The transactions of knowledge in the world of North Indian music continue to be largely dependent on oral communication in spite of technological developments. Musicians still recount anecdotes in the course of performances, especially in small gatherings: frequently they accompany the imparting of knowledge by teachers to students, to say nothing of the discussions of music. For many, the history of music would appear to be impossibly anecdotal, and thus of little value. This impulse towards narrativization, however, might be seen as an inbuilt mechanism which helps to historicize the abstract content of musical training. The absence of date and time is contrasted with the attempt to imagine the practices of music in concrete historical settings. Even forgetting operates as part of the reality effect (Alladiya Khansahab speaks once or twice of his inability to remember a particular point or issue), conferring a greater credibility on what can be actually remembered.

One of the basic problems that any attempt to understand the history of Indian music encounters, lies in the nature of its records. Some have attempted to do away with anecdotal history altogether, preferring to rely only on the written musical texts of ancient and medieval times; other accounts have chosen to submit the anecdote to the test of 'truth' and thereby to sift fact from fiction. From such a point of view Alladiya Khan's vision of Saraswati and his descriptions of encounters in court would seem to belong to different orders altogether. It is only when we are able to see the anecdote as serving certain distinctive functions in the oral narrative that we can hope to move beyond a naive historicism. In a general way the anecdote operates in musical history as the site of memory; anecdotes told by the narrators about their own experience and those that are repeated about others are not materially different-they may be as vivid and dramatic and invested with more or less of the signs of the real. The possible differences which could be marked here are especially interesting. Amiyanath Sanyal's famous account of the musical life of Calcutta in the early decades of this century is unusually rich in visual detail even when it is in the words of others: Alladiya Khansahab's anecdotes are, on the whole, devoted to the elucidation of musical points and the sense that is continually implicated is that of sound. The contrast is probably to be explained in the problem faced by writers writing prose narratives on music for essentially non-specialist audiences, and the consequent dependence on the visual imagination. This might offer a way of distinguishing the 'literary' character of Sanyal's work and its intended readership from the close circle of musicians and connoisseurs to whom Alladiya Khansahab recounted his stories. Thus, memory is as sharp and retentive in the case of My Life as in the case of literary raconteurs, if in a different way. A song, a musical passage, even the use of a single note in a particular way, can be perfectly reconstructed through the anecdote.

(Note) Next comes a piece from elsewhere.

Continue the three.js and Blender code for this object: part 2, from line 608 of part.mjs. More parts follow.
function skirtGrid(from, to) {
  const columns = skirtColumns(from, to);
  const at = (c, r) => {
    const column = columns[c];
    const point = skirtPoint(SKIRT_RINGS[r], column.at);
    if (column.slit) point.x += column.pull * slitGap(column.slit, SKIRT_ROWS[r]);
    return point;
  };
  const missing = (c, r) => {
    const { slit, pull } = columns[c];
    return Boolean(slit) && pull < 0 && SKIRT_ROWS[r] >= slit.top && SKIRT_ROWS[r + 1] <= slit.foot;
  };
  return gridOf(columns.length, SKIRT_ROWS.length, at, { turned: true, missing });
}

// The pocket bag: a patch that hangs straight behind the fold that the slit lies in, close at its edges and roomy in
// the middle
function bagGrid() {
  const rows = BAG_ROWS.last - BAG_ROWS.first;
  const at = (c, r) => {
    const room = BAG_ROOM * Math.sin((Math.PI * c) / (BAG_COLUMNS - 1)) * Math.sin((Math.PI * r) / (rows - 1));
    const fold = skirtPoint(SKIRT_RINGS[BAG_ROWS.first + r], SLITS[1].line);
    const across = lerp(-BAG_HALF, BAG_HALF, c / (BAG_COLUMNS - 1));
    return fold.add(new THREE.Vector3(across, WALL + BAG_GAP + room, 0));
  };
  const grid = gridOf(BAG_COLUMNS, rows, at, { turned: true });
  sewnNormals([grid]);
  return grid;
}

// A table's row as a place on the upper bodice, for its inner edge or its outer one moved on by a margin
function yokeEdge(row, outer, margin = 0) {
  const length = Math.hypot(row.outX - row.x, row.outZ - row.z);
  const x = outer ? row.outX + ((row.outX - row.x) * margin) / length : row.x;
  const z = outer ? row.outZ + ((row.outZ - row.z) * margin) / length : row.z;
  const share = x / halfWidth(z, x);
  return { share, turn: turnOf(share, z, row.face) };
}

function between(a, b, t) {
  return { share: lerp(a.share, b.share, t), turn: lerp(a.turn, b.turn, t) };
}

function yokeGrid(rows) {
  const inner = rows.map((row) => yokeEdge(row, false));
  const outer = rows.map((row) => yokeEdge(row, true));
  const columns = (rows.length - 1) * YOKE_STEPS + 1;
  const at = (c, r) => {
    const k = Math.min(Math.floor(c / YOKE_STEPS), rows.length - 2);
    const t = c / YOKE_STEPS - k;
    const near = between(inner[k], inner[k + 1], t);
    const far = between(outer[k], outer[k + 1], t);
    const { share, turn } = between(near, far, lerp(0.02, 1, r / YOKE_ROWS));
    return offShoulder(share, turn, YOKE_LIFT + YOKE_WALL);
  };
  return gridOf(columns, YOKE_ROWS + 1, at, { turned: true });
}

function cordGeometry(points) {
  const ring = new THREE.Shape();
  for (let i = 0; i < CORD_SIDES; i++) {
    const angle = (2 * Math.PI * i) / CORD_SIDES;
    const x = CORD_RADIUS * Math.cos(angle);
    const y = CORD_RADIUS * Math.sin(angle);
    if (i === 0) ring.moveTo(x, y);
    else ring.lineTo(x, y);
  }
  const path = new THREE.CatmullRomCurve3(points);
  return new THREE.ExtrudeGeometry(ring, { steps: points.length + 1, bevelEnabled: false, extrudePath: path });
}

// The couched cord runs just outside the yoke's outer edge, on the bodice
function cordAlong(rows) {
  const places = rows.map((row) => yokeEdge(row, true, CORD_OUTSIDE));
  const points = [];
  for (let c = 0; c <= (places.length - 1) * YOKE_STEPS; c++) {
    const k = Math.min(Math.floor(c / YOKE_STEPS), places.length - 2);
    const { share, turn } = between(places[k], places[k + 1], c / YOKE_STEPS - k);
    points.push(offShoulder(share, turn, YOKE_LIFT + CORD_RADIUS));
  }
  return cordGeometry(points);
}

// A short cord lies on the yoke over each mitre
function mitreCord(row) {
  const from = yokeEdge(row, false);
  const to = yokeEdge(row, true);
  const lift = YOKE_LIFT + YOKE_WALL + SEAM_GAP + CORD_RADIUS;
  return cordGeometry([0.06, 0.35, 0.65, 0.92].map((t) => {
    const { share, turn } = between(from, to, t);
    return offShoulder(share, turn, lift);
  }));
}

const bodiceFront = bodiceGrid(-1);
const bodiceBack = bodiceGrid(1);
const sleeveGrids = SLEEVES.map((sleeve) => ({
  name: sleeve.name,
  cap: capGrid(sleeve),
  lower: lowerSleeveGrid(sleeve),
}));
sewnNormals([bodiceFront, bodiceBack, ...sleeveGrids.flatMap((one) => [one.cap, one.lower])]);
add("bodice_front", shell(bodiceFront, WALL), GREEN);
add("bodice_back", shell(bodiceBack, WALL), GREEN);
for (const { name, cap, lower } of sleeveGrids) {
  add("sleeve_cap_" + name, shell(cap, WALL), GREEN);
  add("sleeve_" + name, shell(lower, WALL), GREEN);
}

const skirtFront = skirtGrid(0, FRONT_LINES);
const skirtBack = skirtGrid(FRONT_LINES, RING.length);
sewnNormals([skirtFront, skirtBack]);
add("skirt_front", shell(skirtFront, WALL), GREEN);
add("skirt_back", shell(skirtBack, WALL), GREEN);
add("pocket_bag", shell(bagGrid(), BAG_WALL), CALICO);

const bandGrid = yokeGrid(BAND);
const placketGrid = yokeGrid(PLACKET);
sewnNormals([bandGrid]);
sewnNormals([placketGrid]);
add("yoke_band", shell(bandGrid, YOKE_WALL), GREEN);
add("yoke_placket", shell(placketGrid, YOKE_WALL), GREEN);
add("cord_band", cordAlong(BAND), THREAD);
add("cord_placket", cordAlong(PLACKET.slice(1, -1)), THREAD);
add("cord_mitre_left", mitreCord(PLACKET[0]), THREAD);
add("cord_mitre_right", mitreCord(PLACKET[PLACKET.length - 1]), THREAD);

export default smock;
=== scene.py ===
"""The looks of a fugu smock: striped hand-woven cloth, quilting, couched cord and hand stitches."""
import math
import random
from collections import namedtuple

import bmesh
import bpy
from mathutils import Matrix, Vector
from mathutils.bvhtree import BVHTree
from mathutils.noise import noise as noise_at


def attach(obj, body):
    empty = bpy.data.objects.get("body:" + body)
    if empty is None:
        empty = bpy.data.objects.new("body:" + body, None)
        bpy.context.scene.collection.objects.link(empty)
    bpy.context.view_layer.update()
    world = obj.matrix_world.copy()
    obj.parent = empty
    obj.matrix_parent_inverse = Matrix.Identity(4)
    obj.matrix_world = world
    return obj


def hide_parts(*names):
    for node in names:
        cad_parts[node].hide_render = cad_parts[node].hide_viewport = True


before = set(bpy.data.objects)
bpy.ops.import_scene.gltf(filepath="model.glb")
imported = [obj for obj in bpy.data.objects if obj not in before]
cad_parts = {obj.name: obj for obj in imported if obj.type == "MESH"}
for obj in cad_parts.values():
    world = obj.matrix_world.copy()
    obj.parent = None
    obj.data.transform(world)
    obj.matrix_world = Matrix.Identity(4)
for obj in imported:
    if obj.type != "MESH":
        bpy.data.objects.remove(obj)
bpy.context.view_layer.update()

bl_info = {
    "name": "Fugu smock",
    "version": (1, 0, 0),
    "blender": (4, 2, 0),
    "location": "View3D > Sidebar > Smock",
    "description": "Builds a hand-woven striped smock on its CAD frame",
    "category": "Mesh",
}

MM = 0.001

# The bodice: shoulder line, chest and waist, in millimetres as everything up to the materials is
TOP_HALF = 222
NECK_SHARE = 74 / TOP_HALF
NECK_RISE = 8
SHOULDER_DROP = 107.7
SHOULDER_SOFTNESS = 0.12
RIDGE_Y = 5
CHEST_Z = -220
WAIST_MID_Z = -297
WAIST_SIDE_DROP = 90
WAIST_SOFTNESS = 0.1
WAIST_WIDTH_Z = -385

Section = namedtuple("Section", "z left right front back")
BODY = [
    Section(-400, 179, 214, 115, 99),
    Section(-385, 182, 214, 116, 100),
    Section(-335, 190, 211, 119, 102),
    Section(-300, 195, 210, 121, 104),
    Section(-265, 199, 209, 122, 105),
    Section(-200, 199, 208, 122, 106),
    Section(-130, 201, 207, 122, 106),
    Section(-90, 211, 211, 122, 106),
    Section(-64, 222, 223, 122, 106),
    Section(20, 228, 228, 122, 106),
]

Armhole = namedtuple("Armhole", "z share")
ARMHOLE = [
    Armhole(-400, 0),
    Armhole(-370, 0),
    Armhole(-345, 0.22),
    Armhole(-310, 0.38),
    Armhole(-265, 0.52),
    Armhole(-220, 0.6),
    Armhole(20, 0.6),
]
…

The limits of the anecdote can be established in two important ways. One is that the anecdote is limited by what can be said in a particular case: in other words, by a kind of expectation which is generated by the position of the subject in the ideological world of the narration. Anecdotes about Jahangir Khansahab, Alladiya Khansahab's preceptor, for instance, are related to notions of his learning, the powerful effect that his music had on listeners, his generosity as a teacher and so on. All the anecdotes about him establish a fairly consistent image. These points can be iterated over and over, but rarely if ever departed from. Surprise is an important element, but it comes from the act of repetition rather than the use of reversal. The force of the anecdote might come from the effect of hyperbole, but not usually by contravening expectations. Oral narratives, unlike written texts, have to depend on repetition, as the past of the narrative can be recalled only by iteration. The other limit, evidently, is that of memory of that which can be remembered. Memory operates as a communal force, enabling us to imagine a cohesive musical community. There is essentially no difference between what is recounted by the narrator as part of his own experience, and stories that are heard from others.

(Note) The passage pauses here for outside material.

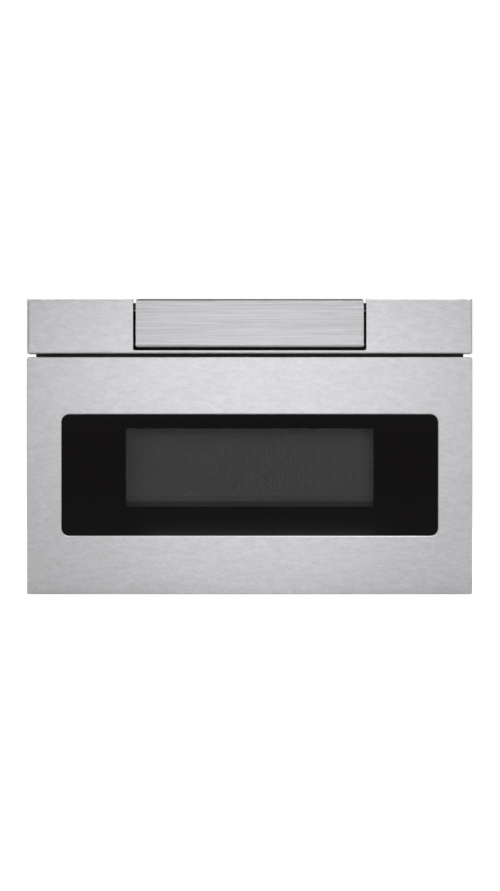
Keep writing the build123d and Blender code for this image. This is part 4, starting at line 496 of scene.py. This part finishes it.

One of the most interesting features of musical anecdotes is that they reveal certain kinds of structures that remain unchanged on the whole in different contexts. Stories about musical knowledge (as we find, for instance, in Jahangir Khansahab's knowledge of bandishes or Alladiya Khansahab's ability to construct unusual compositions in My Life) are repeated in different gharanas about ustads owing allegiance to those styles. As such they seem to be part of the way in which musical identities were constructed and valorized. An extensive repertoire, great technical virtuosity, knowledge of swar and lai, and above all the 'taasir' which allowed singers to do as they willed with audiences: such qualities are reiterated in story after story. Other anecdotes, of course, refer specifically to aspects of a particular gharana style and the special qualities which were associated with it. Stories about the Kirana school would emphasize tonality and coloration; those of the Jaipur school would contain references to the intricacy of the taans and the difficulty of the compositions chosen.

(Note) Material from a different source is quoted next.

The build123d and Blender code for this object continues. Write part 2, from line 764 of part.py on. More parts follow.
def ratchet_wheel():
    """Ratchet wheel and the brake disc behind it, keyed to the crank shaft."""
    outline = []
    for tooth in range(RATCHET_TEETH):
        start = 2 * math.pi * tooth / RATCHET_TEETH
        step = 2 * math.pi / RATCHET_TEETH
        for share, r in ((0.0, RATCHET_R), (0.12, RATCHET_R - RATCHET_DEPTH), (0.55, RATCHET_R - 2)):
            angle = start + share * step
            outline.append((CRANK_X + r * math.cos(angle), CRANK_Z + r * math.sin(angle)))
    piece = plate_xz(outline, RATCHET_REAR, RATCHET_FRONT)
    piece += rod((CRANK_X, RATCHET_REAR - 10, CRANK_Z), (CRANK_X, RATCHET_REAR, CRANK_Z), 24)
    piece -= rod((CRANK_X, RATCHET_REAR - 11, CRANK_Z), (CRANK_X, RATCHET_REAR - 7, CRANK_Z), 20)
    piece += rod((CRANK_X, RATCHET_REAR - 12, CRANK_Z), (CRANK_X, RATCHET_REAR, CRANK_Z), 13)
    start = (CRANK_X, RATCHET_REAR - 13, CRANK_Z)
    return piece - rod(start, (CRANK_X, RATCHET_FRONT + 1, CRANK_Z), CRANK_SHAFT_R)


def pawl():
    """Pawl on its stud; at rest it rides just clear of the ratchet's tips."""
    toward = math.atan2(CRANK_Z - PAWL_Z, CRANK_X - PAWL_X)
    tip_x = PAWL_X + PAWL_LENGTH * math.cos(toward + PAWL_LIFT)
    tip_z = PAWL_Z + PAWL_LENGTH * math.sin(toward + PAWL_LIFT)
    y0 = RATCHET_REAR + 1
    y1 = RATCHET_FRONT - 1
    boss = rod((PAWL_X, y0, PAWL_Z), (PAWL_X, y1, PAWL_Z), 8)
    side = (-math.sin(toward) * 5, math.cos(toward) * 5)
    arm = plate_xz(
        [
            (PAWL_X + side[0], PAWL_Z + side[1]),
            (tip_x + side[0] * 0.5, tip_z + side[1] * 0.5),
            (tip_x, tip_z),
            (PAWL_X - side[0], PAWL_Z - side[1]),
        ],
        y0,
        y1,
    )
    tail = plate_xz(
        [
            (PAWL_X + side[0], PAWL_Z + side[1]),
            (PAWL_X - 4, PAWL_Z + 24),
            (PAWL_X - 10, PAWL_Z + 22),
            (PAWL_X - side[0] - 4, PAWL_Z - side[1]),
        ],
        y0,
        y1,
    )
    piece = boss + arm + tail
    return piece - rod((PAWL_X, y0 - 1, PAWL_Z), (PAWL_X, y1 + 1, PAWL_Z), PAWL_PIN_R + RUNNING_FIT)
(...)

At the same time some of the anecdotes underline the problems of trying to reconstruct the 'pre-modern' world of music. Ways of assessing skill or success seem unfamiliar: Mantol Khansahab's unparalleled ability was that he could make his audience cry when he wanted, and even strike them unconscious. There is a running anxiety about the quality of voice, and the major crisis of the narrative is the point where Alladiya Khansahab' s voice suffers a reverse because of the strain put on it at the Amleta court. At other times the appreciation of musical excellence seems tied up with technical questions of interpretation and skill. There is no doubt that the narrative evinces a great deal of sophistication in musical judgement, and there are repeated descriptions of debates and discussions among musicians. But even when one has accounted for the major changes in the production and reception of music that occurred in the course of Alladiya Khansahab' s career, many of the problems that emerge from the stories that he recounts remain difficult to understand. The point about the duel between him and the sarangiya Kirach Khan is a case in point: while Khansahab is singing Jaitkalyan, Kirach insists on playing improvisations in Puriya and Marwa. The present forms of these raags afford limited scope for comparison. If the point is not just the incompetence of the sarangi player, one has probably to consider specific problems relating to interpretation of raags.